MATERIAL FOR THIS EXERCISE:

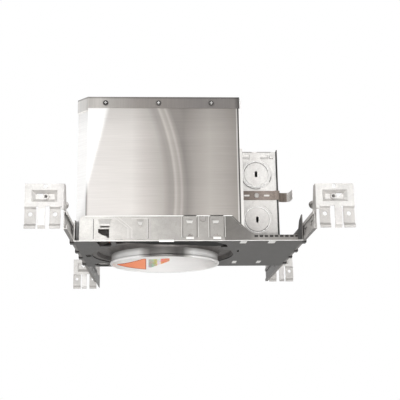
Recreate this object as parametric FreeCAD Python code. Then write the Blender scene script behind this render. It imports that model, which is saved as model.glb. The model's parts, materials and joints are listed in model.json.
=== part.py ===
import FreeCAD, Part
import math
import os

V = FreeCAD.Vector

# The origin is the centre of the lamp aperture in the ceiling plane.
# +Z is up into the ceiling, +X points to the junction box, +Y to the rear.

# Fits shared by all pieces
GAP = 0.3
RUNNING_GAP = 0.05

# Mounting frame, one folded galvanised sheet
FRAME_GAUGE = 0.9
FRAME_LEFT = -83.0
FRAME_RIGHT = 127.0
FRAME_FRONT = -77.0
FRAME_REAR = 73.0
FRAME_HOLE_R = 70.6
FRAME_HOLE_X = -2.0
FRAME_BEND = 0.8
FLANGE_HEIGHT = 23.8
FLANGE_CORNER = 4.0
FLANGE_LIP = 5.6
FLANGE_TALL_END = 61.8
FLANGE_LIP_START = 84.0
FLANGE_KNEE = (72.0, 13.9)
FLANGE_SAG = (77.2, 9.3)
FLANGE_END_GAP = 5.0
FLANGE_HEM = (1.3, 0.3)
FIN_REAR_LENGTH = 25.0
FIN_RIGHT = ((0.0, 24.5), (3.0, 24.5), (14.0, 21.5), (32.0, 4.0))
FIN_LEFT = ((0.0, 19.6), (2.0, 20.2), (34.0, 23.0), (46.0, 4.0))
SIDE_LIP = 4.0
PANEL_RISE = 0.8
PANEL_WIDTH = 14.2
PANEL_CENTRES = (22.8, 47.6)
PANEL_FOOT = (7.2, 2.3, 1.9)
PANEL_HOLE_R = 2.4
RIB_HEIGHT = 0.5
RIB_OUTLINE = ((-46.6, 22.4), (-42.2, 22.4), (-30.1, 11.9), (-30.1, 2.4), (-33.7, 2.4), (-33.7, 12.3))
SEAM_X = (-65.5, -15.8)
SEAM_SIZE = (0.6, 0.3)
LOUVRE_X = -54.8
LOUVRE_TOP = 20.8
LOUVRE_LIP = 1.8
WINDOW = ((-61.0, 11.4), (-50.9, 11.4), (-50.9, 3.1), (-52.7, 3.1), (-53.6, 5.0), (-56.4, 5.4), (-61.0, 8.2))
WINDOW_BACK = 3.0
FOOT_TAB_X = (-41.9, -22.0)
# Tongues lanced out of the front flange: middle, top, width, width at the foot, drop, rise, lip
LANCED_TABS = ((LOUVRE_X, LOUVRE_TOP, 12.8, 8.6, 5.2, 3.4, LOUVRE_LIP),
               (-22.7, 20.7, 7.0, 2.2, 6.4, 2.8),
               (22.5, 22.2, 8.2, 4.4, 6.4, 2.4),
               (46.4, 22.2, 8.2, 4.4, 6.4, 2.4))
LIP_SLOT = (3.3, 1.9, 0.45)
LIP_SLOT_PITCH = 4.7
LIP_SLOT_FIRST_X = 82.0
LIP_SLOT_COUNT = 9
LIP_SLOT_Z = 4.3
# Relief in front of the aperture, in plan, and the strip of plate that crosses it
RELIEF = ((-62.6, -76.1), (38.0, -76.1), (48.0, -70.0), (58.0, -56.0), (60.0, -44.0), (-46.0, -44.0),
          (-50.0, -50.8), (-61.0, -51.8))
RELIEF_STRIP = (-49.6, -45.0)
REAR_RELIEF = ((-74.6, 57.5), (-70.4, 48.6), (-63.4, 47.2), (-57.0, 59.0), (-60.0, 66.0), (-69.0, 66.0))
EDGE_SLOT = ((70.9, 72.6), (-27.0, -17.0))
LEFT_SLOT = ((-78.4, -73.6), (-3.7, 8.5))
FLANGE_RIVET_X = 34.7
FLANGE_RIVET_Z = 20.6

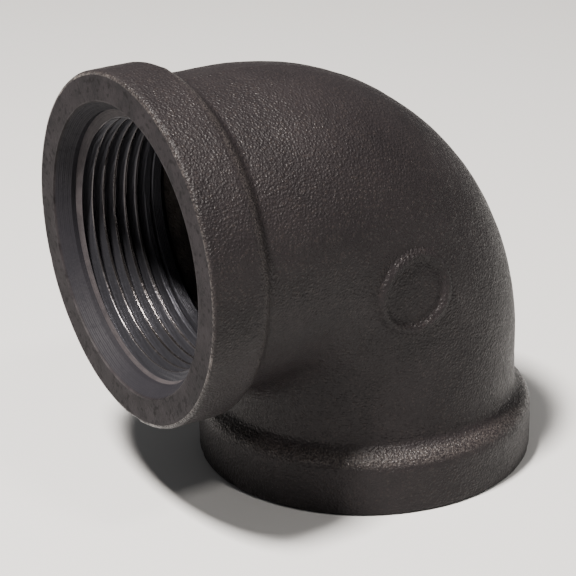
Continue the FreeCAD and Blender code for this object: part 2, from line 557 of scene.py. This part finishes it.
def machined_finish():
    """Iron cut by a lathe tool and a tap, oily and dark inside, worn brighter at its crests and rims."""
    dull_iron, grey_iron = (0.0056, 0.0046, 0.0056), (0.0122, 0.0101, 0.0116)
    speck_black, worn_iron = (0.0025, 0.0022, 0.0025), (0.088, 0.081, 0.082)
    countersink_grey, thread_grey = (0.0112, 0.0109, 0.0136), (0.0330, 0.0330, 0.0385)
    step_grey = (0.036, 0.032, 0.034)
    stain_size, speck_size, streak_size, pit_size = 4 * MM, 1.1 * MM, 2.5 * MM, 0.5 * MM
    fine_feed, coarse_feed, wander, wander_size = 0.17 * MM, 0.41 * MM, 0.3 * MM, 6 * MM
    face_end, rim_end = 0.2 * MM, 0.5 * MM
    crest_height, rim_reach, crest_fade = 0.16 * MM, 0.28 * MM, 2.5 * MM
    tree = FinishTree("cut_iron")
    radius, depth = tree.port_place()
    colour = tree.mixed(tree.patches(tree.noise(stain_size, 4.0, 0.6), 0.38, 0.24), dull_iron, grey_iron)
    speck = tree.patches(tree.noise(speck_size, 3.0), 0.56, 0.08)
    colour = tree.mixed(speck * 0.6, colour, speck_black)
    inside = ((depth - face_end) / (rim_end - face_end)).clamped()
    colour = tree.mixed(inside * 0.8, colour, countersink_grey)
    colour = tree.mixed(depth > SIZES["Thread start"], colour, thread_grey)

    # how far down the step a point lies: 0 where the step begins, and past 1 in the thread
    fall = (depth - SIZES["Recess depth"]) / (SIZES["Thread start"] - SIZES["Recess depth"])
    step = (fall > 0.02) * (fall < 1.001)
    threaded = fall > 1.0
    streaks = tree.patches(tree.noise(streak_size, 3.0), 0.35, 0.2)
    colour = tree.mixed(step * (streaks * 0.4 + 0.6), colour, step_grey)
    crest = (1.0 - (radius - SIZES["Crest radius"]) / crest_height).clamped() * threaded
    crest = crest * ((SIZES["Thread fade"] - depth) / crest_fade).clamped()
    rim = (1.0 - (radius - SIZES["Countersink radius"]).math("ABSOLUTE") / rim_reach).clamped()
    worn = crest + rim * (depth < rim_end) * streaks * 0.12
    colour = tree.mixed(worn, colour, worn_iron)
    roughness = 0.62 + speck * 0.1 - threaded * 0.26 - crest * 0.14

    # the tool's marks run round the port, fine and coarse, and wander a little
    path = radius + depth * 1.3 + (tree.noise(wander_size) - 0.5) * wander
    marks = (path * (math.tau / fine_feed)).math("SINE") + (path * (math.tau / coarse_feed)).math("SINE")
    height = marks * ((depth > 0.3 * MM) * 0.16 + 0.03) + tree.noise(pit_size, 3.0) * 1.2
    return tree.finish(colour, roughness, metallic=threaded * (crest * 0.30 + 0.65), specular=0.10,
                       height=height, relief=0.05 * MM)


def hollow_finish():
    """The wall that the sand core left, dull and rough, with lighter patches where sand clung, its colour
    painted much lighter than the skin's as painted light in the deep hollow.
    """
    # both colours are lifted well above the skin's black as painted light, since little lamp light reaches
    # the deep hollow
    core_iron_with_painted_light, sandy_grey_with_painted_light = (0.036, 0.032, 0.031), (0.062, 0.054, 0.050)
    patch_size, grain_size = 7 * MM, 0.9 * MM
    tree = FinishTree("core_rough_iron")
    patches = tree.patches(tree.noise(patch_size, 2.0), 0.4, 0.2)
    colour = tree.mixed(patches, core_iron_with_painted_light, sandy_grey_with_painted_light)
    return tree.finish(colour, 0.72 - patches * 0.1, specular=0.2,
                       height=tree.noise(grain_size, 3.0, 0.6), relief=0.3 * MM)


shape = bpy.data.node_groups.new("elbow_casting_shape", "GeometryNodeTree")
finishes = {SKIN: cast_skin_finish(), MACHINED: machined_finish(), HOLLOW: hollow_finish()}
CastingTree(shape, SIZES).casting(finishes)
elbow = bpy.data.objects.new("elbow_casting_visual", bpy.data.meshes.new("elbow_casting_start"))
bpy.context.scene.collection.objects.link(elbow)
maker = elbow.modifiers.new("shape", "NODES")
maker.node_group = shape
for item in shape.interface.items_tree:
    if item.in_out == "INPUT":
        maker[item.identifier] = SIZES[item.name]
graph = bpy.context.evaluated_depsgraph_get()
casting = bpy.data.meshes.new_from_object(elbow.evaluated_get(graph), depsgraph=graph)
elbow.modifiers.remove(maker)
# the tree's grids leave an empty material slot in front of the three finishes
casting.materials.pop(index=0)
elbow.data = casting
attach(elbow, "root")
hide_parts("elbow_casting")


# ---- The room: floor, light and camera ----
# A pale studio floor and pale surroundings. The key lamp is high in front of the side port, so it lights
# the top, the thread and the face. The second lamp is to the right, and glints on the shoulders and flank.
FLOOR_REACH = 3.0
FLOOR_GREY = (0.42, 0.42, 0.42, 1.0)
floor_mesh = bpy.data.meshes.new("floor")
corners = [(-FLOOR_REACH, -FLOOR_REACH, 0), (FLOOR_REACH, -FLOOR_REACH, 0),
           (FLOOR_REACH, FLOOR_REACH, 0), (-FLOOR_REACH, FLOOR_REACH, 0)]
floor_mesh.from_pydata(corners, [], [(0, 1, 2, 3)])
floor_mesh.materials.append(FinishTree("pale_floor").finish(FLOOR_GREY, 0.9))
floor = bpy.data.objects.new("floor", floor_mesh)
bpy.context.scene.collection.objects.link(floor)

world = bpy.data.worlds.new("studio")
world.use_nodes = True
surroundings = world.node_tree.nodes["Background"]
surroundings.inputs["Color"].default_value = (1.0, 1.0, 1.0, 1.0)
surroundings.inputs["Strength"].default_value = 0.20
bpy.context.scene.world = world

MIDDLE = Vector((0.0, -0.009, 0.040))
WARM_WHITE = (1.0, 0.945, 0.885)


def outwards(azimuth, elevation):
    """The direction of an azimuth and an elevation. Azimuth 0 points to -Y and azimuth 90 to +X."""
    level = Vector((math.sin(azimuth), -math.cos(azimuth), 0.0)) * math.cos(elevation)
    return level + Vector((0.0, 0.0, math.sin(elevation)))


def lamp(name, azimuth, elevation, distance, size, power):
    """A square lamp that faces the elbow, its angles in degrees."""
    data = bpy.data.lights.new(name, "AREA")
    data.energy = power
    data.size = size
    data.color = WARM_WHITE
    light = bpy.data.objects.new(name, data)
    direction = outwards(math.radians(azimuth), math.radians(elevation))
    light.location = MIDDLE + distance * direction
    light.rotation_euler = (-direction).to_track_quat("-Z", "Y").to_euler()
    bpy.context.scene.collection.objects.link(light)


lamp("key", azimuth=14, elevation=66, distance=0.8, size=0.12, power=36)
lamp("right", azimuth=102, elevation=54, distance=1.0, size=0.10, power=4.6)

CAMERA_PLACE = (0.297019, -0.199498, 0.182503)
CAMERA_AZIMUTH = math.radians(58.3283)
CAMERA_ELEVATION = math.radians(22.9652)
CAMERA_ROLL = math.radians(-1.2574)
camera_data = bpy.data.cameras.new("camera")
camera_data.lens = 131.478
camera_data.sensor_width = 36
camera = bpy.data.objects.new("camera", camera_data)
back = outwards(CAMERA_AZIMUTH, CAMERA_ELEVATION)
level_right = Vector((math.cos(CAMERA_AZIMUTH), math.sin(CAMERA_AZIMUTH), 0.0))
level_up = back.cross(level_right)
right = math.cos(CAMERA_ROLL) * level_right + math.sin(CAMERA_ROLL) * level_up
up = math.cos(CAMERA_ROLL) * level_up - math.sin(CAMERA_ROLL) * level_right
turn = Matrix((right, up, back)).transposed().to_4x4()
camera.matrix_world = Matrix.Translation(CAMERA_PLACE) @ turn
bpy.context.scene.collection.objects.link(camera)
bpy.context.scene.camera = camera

PROBLEM TO SOLVE: Pull every line containing the word "that" out of the material.

RESULT BELOW:
Recreate this object as parametric FreeCAD Python code. Then write the Blender scene script behind this render. It imports that model, which is saved as model.glb. The model's parts, materials and joints are listed in model.json.
# Relief in front of the aperture, in plan, and the strip of plate that crosses it
    """The wall that the sand core left, dull and rough, with lighter patches where sand clung, its colour
    """A square lamp that faces the elbow, its angles in degrees."""